Le agradezco a la poesía porque se le debe gratitud en nuestra época y en todos los tiempos, por su fidelidad a la vida, en todo el sentido inherente a esa frase.
Al comienzo yo quería que esa fidelidad a la vida poseyera una concreta realidad, sentía regocijo cuando un poema parecía directo, era representación exacta del universo que defendía o criticaba. Siendo aún escolar yo amaba la oda Al otoño de John Keats por parecer un Arca de la alianza que contenía el lenguaje y la sensación; amaba también a Gerald Manley Hopkins por sus exclamaciones intensas, equivalentes al éxtasis y al dolor que uno ignoraba en la adolescencia o que apenas vislumbraba antes de leerlo; yo apreciaba en Robert Frost la elementalidad del campesino y su audacia terrenal, y Chaucer me gustaba por las mismas razones.
Más tarde encontré otro tipo de exactitud, que correspondía y corresponde profundamente a algo en mí, una moral arraigada que hallé en los poemas de guerra de Wilfred Owen: una sensible poesía donde el Nuevo Testamento sufre y absorbe los golpes de otro siglo de barbarie.
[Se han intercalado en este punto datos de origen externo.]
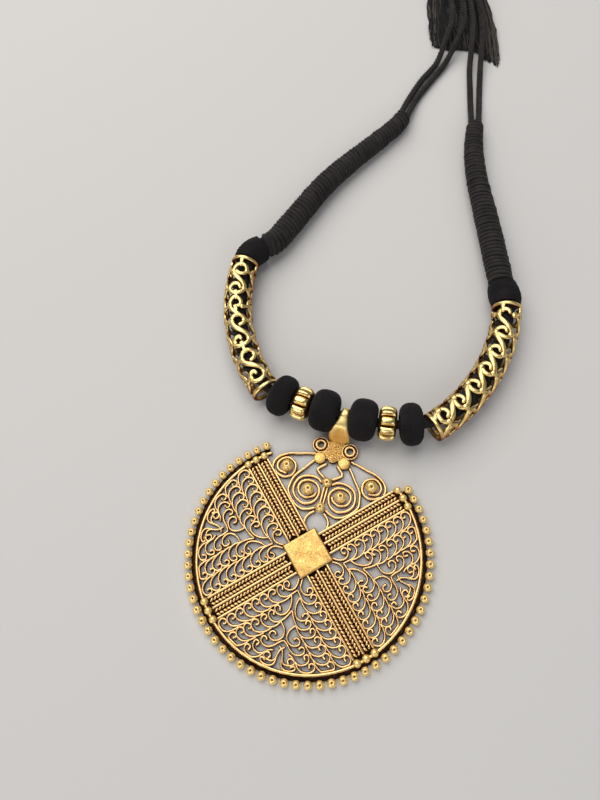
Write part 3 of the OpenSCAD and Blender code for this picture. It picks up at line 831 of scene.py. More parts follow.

Más tarde aún, en la diáfana coherencia del estilo de Elizabeth Bishop, la tenacidad de Robert Lowell y la confrontación desnuda de Patrick Kavanagh, hallé demasiadas razones para creer en la capacidad —y en la responsabilidad— de la poesía para decir lo que ocurre, para apiadarse del planeta, para no preocuparse por ser simple poesía.
Esta disposición temperamental que me guiaba con rigor hacia un arte que mostrara a las cosas como son, se corroboró con la experiencia de haber nacido y crecido en Irlanda del Norte, y de haber vivido con ese lugar, a pesar de estar ausente de él durante el último cuarto de siglo. Pocos lugares en el mundo se sienten tan orgullosos por su vigilancia y realismo; pocos lugares se consideran tan calificados para censurar la florida retórica o la extravagancia formal. Por ello y en parte por haber asimilado estas actitudes con las que fui madurando y también por nutrir una corteza para protegerme contra ellas, pasé años evitando o resistiendo la excesiva opulencia lingüística de poetas tan diferentes como Wallace Stevens y Rainer Maria Rilke; ignorando en su justa medida la interioridad cristalina de Emily Dickinson, con sus destellos y fisuras asociativas. Y fui indiferente a la extrañeza visionaria de Eliot. Este más o menos, es el costo de actitudes con que fortalecí mi negación para no darle más crédito a un poeta que a cualquier otro ciudadano; posición que asumí al verme obligado a comportarme como poeta en una situación de continua violencia política y de expectativa pública; expectativa —hay que decirlo— no de poesía como tal, sino de posiciones políticas encontradas esgrimidas por grupos que se desaprobaban entre sí.
En dichas circunstancias, la mente anhela el reposo llamado con optimismo por Samuel Johnson: la estabilidad de la verdad, pues al entender la naturaleza desestabilizadora de sus propias operaciones y pesquisas, sin necesitar instrucción teórica, una rápida conciencia plantea variados discursos de contenido contradictorio. Así, el niño que en la que en la habitación escuchaba simultáneamente el lenguaje doméstico de su hogar irlandés y los acentos oficiales del locutor británico, mientras percibía a la vez las señales de otra angustia; ese niño estaba preparándose ya para las complejidades de ser un adulto y para enfrentar un futuro donde él tendría que afrontar sus posiciones éticas, estéticas, morales, políticas, métricas, escépticas, culturales, topicales, tipicales y poscoloniales; posturas estas que en conjunto resultaban simplemente imposibles.